Transcribe, exactly as they appear, the line that contains "if shape.isValid() else", the line that contains "nodes[node].hide_render = nodes[node].hide_viewport", and every line in between, and nothing else.

Start of RECORDS FOR PROCESSING

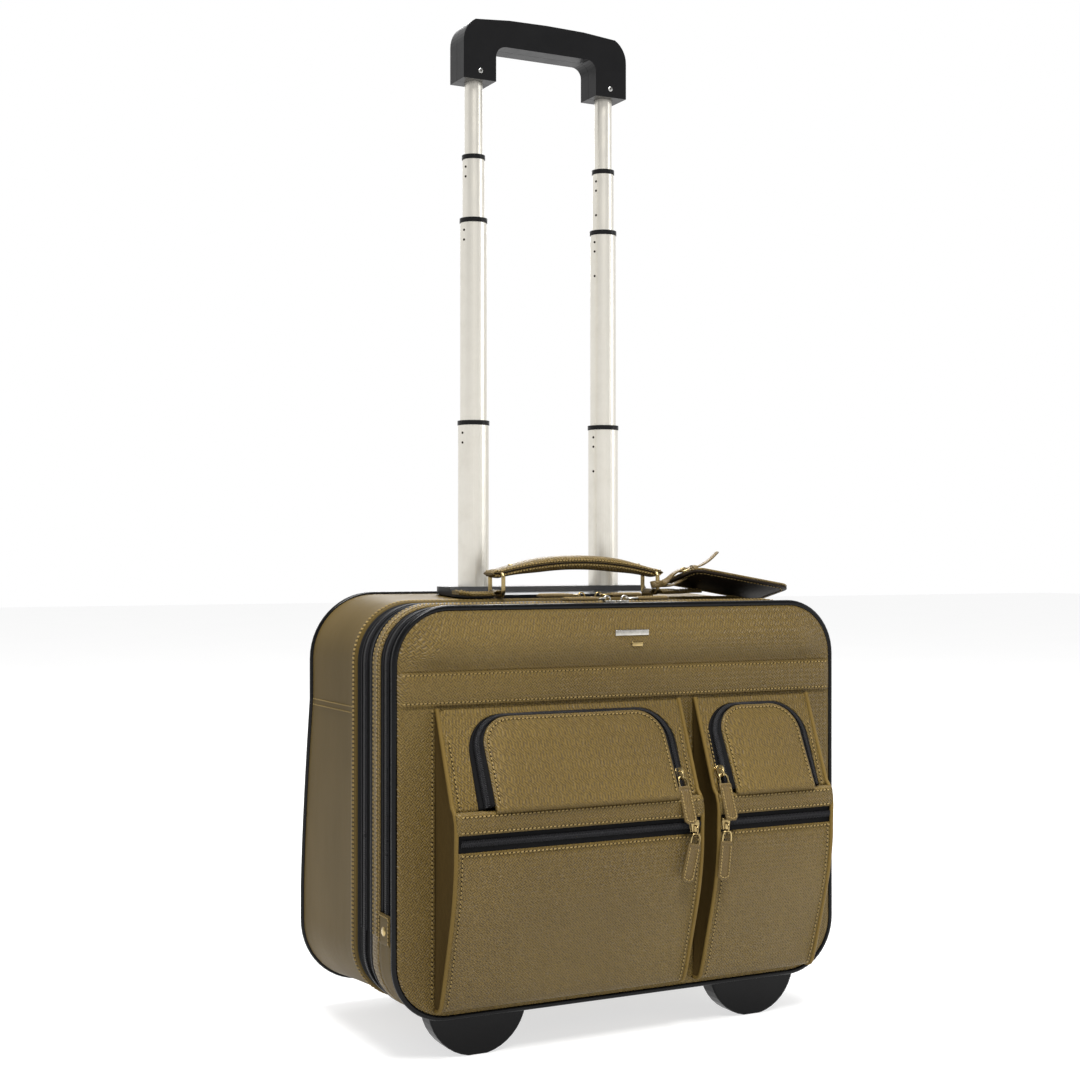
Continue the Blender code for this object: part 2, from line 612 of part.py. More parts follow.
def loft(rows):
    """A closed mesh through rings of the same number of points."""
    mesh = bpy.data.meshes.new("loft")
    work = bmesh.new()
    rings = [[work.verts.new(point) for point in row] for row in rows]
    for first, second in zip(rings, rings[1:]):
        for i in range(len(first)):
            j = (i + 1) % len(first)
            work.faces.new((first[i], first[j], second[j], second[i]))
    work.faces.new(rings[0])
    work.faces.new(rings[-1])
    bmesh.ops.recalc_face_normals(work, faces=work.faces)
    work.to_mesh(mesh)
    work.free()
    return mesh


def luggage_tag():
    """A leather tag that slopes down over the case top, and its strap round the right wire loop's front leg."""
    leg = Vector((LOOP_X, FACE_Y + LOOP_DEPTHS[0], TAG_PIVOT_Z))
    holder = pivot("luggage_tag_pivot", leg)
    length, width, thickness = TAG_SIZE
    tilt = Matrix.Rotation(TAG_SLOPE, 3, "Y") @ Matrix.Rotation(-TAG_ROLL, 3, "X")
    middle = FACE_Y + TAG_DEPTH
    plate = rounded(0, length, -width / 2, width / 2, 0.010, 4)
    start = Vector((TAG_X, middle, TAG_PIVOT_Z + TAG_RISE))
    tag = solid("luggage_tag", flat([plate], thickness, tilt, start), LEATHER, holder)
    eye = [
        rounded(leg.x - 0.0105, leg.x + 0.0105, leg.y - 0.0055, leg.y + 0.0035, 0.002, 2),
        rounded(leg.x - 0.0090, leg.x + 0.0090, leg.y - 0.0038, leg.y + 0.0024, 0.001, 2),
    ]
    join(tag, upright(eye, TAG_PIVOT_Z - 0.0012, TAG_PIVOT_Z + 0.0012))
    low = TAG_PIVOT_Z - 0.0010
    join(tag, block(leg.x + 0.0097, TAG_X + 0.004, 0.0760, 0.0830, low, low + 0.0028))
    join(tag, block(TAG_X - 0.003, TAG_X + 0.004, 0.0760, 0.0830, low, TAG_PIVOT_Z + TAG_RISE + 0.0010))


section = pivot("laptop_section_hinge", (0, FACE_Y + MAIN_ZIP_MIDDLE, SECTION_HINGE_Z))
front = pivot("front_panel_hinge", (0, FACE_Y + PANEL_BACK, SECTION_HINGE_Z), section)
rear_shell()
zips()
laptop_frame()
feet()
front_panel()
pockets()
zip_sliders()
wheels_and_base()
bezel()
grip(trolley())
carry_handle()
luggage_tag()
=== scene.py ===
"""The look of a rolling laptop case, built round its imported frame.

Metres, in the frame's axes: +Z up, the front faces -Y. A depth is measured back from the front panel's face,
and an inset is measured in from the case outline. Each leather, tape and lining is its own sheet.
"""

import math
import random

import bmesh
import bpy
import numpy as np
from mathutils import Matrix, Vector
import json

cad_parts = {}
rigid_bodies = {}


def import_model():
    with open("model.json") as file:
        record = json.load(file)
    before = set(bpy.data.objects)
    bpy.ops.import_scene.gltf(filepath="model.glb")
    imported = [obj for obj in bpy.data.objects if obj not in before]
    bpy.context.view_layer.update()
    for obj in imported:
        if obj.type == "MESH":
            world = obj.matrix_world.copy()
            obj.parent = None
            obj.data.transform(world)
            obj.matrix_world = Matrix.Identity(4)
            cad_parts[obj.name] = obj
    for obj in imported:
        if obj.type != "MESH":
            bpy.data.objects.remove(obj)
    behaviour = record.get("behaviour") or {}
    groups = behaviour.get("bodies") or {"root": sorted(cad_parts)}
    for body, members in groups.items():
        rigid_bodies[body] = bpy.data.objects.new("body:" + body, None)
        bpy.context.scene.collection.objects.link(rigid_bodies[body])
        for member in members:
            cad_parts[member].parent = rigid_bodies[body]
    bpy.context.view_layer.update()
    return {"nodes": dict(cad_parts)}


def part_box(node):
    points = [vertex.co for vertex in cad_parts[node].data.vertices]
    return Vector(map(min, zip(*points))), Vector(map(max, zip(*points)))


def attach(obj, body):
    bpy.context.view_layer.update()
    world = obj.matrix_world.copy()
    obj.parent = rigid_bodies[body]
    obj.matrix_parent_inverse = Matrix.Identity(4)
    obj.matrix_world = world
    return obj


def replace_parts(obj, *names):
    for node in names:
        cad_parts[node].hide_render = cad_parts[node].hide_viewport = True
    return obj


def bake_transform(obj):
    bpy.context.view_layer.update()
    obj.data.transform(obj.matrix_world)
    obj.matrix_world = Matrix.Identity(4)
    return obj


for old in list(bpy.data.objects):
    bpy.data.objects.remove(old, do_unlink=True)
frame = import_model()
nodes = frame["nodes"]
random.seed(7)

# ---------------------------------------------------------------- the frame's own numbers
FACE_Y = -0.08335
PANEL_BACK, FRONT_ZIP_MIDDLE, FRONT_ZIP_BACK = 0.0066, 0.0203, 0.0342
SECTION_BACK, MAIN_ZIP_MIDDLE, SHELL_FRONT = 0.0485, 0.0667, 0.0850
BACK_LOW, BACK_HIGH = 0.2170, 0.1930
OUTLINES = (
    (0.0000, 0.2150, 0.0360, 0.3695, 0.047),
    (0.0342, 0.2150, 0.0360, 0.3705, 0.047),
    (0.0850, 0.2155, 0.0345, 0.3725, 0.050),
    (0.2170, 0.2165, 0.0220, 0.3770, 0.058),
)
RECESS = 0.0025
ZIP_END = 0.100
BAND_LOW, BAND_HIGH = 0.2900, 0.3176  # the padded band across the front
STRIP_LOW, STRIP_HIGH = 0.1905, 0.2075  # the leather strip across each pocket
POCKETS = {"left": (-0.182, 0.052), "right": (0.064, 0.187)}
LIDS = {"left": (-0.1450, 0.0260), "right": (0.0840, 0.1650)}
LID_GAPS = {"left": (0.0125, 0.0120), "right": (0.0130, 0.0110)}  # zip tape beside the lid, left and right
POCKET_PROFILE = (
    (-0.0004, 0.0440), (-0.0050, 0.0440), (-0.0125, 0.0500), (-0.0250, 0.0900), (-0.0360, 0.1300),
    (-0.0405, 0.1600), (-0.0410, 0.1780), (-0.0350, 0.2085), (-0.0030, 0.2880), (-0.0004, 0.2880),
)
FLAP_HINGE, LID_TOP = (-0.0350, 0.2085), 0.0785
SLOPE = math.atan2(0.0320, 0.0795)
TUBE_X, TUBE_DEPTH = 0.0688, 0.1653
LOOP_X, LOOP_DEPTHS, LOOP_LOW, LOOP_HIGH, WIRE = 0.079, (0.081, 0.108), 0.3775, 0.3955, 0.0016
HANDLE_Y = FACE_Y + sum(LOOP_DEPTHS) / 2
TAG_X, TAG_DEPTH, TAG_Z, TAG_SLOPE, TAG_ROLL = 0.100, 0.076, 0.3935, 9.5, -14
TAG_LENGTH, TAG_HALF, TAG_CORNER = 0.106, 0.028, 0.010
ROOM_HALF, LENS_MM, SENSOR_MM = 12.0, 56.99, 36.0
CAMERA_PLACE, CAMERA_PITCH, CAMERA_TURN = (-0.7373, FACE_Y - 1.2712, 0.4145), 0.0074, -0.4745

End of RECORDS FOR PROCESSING
Start of RECORDS FOR PROCESSING

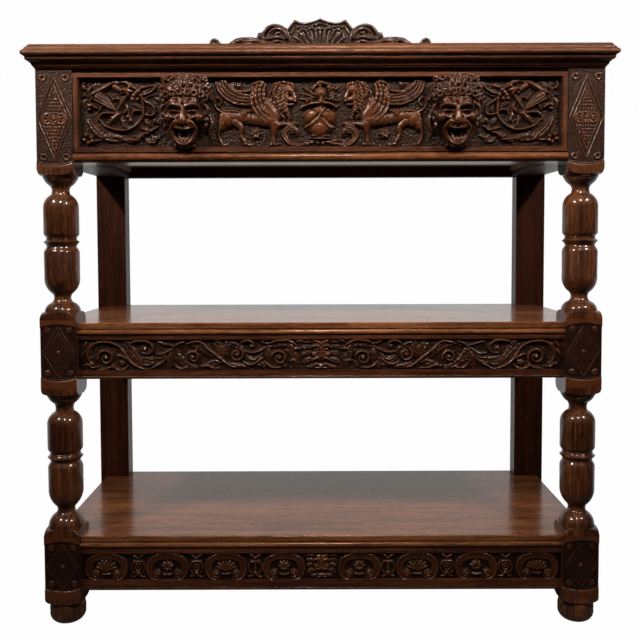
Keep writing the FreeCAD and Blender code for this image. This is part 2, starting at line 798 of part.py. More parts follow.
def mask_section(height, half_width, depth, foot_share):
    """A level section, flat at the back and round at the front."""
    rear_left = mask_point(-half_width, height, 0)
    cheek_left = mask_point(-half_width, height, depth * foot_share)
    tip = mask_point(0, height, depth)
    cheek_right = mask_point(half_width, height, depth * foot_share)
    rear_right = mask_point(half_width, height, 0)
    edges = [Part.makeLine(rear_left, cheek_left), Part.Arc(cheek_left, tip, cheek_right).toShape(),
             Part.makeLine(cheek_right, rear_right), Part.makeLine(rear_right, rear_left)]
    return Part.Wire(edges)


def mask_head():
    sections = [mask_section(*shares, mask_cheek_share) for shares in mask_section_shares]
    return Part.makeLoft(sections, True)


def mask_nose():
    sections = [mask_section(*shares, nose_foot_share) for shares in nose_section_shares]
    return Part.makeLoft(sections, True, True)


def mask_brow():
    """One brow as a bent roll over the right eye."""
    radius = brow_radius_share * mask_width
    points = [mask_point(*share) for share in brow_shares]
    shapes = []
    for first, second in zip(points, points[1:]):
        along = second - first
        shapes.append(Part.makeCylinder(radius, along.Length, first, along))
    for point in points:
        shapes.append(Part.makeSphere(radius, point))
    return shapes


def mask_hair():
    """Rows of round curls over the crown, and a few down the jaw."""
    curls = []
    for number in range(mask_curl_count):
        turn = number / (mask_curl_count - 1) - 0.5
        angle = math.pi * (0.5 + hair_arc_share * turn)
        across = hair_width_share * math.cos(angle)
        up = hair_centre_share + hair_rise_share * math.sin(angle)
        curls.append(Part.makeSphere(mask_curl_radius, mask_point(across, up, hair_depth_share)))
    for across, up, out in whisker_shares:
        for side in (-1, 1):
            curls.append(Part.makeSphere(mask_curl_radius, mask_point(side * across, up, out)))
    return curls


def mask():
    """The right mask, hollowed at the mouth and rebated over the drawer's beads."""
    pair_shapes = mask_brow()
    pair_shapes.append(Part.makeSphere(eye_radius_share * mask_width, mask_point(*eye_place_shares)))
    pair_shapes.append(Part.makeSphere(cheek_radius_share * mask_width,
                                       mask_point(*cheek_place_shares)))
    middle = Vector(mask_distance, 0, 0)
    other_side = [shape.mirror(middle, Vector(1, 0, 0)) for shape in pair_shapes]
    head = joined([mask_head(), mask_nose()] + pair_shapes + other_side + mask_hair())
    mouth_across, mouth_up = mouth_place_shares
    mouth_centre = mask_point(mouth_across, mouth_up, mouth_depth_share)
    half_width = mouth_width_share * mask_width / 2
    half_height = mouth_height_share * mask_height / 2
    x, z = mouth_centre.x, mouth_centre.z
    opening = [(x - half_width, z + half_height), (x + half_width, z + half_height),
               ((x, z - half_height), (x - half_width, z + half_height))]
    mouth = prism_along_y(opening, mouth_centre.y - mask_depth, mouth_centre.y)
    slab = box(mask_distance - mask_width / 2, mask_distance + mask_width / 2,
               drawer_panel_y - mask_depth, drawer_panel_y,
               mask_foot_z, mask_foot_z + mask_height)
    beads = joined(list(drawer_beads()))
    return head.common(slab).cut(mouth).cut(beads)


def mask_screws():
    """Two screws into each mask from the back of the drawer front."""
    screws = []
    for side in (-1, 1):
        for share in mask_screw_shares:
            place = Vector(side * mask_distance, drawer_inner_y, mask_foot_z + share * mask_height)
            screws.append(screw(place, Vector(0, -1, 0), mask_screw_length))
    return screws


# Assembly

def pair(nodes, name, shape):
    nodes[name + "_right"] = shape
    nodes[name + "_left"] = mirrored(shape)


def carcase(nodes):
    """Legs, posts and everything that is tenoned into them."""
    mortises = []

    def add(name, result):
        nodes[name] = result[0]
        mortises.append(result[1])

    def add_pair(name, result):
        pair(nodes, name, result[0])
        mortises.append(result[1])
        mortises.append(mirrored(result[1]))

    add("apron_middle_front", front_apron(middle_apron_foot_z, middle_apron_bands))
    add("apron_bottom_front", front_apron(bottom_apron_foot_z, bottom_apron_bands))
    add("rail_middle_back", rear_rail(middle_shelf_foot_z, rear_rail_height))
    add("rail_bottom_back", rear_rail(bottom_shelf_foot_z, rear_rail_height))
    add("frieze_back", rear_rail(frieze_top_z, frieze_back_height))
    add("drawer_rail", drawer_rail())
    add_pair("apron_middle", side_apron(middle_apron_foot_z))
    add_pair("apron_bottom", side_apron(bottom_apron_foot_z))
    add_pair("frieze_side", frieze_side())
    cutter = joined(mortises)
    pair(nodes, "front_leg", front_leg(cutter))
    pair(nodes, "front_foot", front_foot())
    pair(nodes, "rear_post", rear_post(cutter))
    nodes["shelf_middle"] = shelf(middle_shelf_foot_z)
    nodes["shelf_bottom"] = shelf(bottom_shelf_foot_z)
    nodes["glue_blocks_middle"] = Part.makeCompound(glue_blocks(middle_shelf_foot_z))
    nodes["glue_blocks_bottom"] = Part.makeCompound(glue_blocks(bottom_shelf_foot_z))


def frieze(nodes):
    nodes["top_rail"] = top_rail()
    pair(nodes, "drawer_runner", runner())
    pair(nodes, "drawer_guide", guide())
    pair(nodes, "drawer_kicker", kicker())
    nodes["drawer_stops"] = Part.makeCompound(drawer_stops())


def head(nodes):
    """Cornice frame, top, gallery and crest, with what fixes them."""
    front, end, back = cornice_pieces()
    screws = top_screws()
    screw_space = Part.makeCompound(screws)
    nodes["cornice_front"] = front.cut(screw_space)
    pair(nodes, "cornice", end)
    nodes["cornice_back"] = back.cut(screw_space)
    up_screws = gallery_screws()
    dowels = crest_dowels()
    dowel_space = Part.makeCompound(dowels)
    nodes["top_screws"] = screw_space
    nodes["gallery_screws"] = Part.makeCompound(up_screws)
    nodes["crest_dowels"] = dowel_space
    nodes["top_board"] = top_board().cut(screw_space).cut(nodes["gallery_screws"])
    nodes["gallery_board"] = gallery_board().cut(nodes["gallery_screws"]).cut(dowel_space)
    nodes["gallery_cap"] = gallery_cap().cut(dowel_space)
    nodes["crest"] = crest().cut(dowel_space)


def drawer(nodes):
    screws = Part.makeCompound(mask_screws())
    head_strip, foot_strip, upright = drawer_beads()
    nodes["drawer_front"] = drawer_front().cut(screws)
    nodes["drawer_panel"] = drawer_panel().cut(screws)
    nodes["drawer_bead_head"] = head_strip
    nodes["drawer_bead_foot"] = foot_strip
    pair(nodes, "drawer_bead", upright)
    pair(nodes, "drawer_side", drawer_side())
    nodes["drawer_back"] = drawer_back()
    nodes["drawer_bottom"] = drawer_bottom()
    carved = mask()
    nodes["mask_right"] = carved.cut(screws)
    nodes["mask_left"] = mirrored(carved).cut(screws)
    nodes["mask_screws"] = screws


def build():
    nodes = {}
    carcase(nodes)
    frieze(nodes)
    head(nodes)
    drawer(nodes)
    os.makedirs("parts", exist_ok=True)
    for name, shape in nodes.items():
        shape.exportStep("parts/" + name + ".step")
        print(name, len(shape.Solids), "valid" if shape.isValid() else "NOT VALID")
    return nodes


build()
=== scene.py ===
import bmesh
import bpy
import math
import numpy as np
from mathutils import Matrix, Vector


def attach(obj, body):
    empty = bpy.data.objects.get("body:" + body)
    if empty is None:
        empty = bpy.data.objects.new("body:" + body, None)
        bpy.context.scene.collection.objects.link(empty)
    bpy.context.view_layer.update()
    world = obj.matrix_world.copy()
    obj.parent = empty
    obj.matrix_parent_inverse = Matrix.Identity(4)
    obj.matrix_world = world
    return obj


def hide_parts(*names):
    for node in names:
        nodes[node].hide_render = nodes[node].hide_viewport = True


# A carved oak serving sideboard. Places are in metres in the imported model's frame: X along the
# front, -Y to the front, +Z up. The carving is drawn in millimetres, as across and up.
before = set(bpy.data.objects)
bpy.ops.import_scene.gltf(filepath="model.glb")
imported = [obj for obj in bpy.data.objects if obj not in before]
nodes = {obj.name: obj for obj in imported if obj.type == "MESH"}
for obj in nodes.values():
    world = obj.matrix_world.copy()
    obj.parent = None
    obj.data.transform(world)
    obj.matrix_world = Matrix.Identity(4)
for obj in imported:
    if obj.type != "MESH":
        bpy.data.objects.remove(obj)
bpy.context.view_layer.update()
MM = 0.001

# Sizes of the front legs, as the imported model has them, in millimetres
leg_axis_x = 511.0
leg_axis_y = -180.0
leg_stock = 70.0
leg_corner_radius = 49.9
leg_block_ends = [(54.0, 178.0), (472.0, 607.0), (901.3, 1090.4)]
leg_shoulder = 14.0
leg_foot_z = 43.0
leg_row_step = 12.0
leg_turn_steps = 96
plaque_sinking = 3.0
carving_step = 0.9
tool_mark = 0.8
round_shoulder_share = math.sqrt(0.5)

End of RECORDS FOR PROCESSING

__WORKED SOLUTION__
        print(name, len(shape.Solids), "valid" if shape.isValid() else "NOT VALID")
    return nodes


build()
=== scene.py ===
import bmesh
import bpy
import math
import numpy as np
from mathutils import Matrix, Vector


def attach(obj, body):
    empty = bpy.data.objects.get("body:" + body)
    if empty is None:
        empty = bpy.data.objects.new("body:" + body, None)
        bpy.context.scene.collection.objects.link(empty)
    bpy.context.view_layer.update()
    world = obj.matrix_world.copy()
    obj.parent = empty
    obj.matrix_parent_inverse = Matrix.Identity(4)
    obj.matrix_world = world
    return obj


def hide_parts(*names):
    for node in names:
        nodes[node].hide_render = nodes[node].hide_viewport = True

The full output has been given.